-- BEGIN --

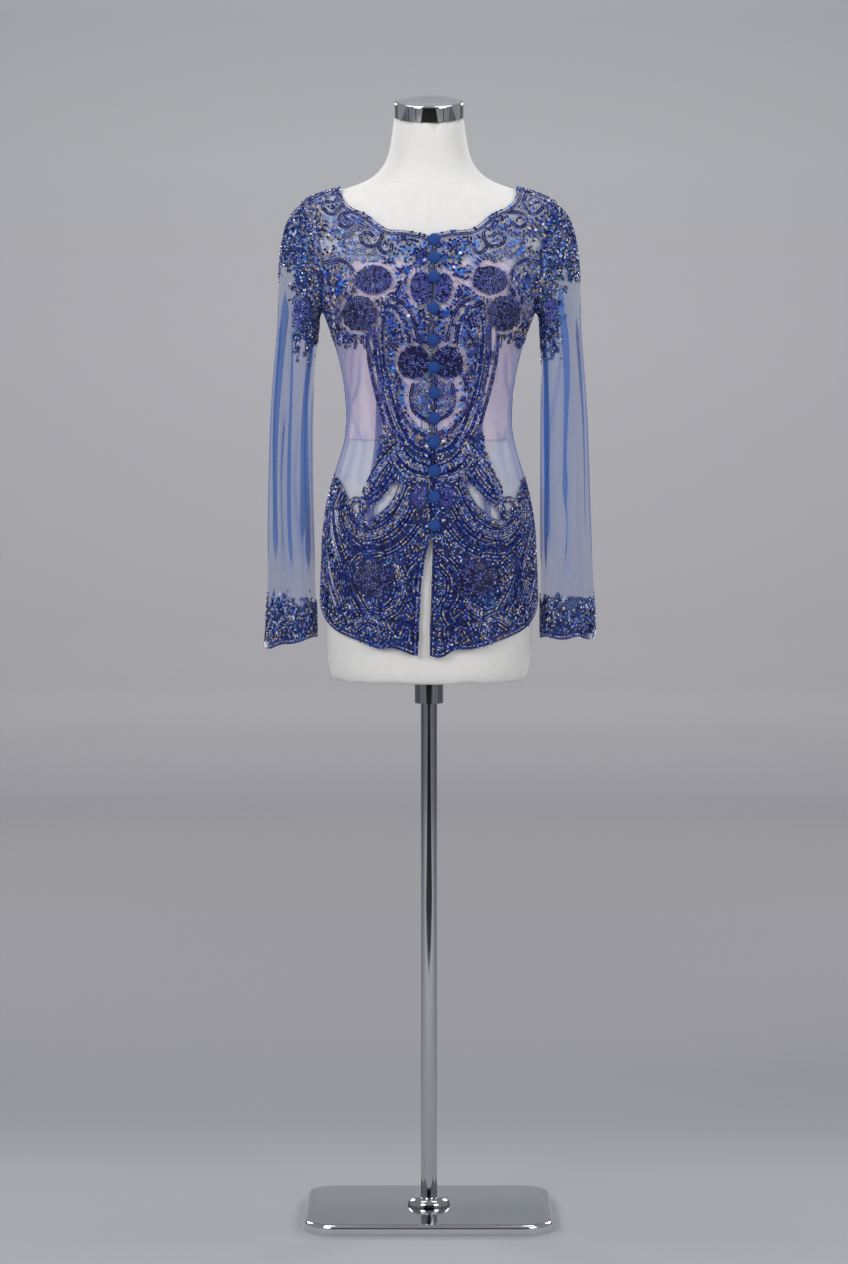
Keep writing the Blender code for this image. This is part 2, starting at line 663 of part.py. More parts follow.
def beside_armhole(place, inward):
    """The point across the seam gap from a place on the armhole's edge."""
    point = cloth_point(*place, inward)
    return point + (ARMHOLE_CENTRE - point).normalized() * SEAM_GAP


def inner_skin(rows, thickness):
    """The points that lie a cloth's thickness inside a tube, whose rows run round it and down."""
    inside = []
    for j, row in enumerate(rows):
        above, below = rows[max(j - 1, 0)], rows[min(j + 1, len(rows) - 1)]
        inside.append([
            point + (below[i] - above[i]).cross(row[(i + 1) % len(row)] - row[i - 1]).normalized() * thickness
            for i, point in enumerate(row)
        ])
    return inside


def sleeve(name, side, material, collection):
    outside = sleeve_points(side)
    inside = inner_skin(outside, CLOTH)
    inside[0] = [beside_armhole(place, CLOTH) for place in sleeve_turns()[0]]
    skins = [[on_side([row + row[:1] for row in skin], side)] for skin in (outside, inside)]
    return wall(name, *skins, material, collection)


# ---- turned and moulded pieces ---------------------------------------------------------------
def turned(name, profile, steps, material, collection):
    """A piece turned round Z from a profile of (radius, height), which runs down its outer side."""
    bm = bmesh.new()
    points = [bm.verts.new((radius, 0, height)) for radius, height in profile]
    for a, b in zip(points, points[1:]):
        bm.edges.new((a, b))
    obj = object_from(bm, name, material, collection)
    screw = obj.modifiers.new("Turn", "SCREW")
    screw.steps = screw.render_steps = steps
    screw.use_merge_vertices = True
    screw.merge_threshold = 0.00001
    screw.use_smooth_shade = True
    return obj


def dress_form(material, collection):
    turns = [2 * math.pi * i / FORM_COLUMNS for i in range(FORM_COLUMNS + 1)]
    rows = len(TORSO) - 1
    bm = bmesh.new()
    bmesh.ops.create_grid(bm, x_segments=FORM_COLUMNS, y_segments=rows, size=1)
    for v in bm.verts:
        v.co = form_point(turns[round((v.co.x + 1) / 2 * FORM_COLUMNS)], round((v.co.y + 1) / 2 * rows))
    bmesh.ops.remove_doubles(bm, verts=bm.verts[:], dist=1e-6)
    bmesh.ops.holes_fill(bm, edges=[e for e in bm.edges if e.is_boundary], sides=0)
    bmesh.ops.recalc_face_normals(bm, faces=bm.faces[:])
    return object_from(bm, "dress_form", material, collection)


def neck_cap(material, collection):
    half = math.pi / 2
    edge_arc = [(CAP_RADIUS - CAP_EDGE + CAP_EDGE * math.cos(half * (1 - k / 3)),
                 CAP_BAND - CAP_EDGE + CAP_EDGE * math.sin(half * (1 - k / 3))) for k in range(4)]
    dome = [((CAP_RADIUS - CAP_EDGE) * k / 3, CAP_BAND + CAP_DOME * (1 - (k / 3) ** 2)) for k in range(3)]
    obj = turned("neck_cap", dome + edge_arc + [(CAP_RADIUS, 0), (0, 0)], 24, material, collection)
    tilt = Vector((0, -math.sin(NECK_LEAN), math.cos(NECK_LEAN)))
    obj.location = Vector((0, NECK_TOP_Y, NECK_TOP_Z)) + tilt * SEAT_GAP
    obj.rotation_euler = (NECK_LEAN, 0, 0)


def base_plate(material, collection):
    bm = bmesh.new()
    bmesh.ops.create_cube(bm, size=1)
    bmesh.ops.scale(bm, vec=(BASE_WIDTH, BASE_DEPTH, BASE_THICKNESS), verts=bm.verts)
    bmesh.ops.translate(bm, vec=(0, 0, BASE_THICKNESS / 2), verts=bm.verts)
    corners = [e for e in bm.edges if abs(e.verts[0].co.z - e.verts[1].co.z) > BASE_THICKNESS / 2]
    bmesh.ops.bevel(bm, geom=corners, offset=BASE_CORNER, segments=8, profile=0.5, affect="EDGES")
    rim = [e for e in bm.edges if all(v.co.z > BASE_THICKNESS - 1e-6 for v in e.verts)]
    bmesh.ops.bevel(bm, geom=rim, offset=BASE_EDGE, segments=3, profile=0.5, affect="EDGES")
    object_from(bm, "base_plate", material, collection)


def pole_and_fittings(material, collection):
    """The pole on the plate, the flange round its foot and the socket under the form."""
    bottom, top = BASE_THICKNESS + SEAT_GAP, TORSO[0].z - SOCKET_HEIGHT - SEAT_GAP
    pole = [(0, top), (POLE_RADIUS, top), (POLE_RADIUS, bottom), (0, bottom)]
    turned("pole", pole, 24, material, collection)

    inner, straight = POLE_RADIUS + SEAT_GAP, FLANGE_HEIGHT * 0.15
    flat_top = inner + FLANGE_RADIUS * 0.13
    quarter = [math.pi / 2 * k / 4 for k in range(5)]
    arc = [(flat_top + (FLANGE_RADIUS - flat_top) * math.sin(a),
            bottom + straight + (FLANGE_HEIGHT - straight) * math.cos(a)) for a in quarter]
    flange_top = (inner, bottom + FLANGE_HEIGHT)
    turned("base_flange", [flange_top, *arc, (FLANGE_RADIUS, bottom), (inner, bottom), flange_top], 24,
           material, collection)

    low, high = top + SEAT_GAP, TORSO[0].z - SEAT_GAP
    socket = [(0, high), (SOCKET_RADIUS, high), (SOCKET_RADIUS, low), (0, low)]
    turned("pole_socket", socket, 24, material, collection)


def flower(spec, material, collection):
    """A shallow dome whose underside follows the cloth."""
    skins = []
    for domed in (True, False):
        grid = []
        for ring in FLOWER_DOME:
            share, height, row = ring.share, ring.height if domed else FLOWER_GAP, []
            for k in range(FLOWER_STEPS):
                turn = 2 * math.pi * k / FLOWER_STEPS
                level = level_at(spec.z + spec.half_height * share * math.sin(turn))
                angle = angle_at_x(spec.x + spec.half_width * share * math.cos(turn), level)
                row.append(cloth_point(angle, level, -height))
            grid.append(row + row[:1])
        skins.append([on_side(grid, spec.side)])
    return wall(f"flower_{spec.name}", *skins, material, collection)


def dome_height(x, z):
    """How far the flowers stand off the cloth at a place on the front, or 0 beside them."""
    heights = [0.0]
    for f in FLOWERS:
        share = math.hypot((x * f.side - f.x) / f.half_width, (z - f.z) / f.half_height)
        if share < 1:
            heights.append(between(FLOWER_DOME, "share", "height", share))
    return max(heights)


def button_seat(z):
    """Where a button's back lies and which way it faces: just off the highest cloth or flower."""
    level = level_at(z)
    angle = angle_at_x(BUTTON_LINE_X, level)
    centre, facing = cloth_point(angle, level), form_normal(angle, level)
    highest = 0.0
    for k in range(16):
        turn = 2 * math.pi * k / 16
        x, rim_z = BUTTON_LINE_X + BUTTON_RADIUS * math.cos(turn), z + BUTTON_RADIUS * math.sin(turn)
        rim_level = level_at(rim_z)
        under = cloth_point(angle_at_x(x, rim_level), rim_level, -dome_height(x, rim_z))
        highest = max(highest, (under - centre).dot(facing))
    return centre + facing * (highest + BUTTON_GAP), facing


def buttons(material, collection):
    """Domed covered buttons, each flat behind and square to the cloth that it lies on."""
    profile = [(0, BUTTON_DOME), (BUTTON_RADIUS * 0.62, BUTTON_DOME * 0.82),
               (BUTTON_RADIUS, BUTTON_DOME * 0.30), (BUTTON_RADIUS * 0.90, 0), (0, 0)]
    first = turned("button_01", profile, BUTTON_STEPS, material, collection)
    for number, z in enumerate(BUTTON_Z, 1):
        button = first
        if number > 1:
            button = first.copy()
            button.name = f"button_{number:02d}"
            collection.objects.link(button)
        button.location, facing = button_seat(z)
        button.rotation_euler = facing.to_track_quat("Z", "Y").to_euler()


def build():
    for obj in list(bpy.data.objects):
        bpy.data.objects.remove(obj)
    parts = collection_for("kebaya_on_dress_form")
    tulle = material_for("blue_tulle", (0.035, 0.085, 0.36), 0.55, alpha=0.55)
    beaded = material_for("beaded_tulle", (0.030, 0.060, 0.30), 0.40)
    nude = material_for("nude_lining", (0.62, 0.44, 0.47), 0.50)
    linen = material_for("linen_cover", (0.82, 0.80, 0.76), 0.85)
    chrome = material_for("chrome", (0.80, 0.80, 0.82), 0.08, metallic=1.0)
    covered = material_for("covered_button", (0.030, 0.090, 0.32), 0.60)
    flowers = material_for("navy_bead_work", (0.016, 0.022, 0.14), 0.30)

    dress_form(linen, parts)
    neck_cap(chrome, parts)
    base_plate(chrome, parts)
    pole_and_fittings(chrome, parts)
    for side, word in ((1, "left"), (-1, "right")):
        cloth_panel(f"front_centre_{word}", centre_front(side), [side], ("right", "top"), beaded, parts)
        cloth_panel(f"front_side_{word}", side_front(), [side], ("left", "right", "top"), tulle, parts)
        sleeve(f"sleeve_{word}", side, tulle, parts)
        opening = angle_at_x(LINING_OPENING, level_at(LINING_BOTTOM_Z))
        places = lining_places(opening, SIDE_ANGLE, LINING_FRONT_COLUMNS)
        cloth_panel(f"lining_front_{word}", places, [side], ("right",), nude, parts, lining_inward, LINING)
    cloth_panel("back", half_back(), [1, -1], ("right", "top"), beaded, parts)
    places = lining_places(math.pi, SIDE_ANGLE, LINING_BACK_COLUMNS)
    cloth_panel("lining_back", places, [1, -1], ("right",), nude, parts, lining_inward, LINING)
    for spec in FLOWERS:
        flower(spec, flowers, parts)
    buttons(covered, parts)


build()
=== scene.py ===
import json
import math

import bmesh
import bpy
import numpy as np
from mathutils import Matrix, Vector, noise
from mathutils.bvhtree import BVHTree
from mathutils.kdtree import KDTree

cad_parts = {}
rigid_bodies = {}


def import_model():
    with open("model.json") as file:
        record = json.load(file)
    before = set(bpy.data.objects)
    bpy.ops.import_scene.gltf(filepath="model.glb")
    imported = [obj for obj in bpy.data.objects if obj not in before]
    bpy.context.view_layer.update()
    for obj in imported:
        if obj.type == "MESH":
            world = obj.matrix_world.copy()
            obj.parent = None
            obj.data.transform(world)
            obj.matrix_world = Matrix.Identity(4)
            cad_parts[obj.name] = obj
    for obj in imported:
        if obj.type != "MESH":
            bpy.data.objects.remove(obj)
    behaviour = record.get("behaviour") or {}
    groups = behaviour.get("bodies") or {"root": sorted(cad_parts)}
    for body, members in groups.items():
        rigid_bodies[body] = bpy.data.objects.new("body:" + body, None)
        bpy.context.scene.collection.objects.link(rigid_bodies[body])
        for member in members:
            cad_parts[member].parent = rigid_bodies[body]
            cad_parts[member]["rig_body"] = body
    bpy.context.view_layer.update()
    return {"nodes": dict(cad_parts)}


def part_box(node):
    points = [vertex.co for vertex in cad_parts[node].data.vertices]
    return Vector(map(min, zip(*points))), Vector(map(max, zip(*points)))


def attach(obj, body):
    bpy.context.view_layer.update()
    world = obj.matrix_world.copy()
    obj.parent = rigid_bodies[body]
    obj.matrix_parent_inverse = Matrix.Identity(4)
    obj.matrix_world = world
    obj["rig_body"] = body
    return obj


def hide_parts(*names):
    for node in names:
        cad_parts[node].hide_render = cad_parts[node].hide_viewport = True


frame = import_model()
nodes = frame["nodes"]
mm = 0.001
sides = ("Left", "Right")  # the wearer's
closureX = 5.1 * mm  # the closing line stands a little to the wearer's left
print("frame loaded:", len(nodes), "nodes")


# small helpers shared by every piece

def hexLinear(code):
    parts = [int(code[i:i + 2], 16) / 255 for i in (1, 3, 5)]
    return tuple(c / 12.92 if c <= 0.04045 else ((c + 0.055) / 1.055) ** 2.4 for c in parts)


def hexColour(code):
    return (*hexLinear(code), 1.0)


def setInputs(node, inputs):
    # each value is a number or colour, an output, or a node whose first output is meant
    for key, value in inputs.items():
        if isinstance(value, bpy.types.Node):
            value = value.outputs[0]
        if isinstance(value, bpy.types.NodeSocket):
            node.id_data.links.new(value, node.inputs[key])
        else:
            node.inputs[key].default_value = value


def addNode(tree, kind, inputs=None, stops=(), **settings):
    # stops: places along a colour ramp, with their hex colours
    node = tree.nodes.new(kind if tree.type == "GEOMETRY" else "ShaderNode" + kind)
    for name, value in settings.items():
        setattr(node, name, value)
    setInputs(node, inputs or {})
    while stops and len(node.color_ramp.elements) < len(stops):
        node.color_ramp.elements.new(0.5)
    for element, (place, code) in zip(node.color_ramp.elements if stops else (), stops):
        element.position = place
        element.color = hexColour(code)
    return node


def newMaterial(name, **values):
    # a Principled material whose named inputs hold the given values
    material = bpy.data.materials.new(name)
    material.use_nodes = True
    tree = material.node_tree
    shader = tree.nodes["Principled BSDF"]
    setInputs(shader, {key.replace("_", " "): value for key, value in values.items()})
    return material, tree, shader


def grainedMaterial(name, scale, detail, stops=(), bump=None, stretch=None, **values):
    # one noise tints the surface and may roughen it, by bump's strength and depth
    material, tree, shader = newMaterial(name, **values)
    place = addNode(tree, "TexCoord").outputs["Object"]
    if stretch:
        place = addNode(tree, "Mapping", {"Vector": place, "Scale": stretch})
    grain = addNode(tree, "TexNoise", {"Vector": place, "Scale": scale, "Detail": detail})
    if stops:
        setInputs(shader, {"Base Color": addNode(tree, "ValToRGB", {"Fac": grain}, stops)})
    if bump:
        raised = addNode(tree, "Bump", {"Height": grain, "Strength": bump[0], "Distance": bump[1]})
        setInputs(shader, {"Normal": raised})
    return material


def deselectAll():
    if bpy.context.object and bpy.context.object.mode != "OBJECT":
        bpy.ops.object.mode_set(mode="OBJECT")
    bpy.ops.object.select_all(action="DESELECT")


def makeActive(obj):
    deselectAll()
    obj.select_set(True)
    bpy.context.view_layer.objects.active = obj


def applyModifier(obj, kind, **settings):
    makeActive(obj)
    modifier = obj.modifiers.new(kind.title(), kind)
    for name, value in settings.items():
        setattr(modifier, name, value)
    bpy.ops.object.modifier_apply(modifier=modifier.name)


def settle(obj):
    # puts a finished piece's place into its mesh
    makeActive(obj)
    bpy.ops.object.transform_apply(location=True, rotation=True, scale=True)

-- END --
-- BEGIN --

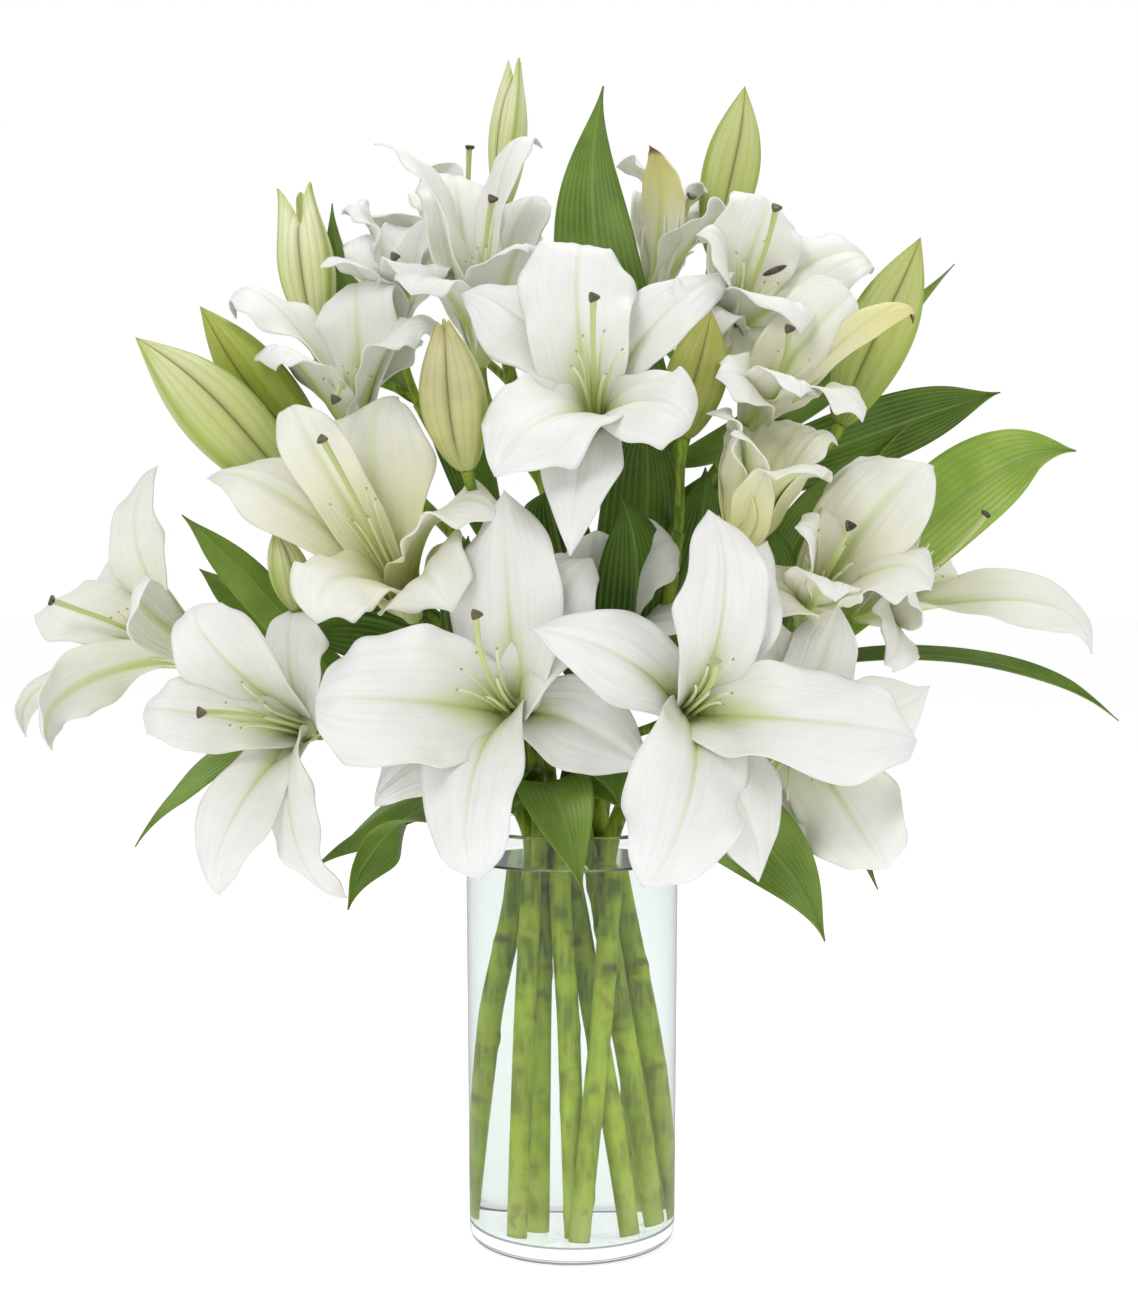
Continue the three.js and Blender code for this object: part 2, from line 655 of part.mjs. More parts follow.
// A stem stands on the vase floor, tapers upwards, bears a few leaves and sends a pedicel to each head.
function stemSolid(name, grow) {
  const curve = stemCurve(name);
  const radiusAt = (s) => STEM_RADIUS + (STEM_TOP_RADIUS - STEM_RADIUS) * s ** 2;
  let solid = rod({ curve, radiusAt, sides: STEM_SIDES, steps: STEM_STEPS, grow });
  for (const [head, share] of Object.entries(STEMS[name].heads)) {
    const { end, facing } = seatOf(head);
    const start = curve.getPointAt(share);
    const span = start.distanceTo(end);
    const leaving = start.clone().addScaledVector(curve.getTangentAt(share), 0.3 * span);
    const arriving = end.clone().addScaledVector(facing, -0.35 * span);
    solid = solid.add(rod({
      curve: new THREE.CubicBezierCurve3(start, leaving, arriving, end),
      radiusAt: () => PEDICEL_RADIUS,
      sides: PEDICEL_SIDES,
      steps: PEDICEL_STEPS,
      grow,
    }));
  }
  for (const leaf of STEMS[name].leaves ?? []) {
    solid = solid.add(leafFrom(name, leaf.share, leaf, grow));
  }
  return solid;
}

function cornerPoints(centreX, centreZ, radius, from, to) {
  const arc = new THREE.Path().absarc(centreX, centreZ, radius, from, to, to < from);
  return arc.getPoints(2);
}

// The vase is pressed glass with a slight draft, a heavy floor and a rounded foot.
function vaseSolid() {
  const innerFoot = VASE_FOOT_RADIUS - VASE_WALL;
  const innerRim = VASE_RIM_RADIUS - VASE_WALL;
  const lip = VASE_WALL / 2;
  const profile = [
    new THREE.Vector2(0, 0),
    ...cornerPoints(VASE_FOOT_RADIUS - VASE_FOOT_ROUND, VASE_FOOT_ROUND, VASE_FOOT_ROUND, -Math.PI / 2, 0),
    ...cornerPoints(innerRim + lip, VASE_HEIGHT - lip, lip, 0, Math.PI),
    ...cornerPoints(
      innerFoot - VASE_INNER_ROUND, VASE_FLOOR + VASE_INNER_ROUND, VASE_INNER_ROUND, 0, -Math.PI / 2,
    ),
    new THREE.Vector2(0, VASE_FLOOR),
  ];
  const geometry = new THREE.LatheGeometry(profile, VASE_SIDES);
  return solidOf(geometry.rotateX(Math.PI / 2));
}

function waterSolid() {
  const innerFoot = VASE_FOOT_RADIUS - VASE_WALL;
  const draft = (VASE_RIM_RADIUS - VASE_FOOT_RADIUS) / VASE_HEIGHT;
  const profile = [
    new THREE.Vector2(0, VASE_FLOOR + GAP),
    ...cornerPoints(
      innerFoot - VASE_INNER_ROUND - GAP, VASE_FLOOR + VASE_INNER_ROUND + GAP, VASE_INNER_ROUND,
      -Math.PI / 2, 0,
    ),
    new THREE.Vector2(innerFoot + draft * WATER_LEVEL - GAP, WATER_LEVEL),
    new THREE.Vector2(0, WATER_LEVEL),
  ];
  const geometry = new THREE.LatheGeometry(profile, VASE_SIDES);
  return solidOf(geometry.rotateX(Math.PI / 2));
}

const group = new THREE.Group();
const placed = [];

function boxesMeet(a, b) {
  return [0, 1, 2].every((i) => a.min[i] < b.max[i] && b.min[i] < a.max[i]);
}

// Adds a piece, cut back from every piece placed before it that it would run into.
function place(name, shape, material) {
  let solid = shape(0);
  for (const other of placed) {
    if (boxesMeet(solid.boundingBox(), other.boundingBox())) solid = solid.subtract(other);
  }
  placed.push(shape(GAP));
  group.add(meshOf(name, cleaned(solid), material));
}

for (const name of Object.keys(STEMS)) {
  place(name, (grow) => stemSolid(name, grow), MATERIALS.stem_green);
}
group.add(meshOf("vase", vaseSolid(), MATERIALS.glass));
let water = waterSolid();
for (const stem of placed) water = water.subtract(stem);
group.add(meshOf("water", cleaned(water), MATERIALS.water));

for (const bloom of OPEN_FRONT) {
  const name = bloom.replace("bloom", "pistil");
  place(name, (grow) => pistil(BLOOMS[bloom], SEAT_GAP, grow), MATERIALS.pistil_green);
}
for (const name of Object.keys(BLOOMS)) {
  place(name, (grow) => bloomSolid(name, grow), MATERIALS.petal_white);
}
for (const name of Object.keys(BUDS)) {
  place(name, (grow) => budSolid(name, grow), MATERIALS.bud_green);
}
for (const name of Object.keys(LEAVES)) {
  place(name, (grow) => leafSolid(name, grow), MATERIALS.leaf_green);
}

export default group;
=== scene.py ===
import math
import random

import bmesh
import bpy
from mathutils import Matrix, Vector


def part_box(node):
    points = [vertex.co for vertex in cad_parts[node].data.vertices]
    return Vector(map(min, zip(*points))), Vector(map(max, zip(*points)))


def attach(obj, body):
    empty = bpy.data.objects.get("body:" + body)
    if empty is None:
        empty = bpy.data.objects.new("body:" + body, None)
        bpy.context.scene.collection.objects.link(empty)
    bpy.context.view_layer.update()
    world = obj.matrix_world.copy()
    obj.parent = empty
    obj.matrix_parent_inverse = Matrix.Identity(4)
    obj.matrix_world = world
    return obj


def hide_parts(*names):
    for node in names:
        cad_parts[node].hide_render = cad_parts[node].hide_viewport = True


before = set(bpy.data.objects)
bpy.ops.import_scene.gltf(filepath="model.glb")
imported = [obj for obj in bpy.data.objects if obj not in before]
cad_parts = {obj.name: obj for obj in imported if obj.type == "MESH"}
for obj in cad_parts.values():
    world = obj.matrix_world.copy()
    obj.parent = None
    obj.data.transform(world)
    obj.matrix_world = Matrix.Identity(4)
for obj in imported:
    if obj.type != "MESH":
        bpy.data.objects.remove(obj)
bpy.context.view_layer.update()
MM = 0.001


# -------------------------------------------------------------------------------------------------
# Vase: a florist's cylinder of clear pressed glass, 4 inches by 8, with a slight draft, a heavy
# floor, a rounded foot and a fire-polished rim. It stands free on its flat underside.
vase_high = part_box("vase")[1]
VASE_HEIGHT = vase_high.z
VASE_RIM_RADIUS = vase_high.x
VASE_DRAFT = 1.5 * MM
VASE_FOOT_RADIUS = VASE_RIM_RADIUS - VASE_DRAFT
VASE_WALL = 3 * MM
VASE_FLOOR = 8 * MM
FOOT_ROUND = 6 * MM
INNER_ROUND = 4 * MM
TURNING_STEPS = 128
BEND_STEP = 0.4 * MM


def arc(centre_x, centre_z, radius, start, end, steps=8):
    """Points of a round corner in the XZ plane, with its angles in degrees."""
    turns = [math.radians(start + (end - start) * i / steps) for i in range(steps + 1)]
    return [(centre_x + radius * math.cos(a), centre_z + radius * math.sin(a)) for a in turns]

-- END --

- **REQUEST**:
Exactly and exclusively, reproduce the lines that start at the line containing "bloomSolid(name, grow), MATERIALS.petal_white);" and end at the line containing "if empty is", inclusive of both.

- **RESULT OF THE EXERCISE**:
  place(name, (grow) => bloomSolid(name, grow), MATERIALS.petal_white);
}
for (const name of Object.keys(BUDS)) {
  place(name, (grow) => budSolid(name, grow), MATERIALS.bud_green);
}
for (const name of Object.keys(LEAVES)) {
  place(name, (grow) => leafSolid(name, grow), MATERIALS.leaf_green);
}

export default group;
=== scene.py ===
import math
import random

import bmesh
import bpy
from mathutils import Matrix, Vector


def part_box(node):
    points = [vertex.co for vertex in cad_parts[node].data.vertices]
    return Vector(map(min, zip(*points))), Vector(map(max, zip(*points)))


def attach(obj, body):
    empty = bpy.data.objects.get("body:" + body)
    if empty is None:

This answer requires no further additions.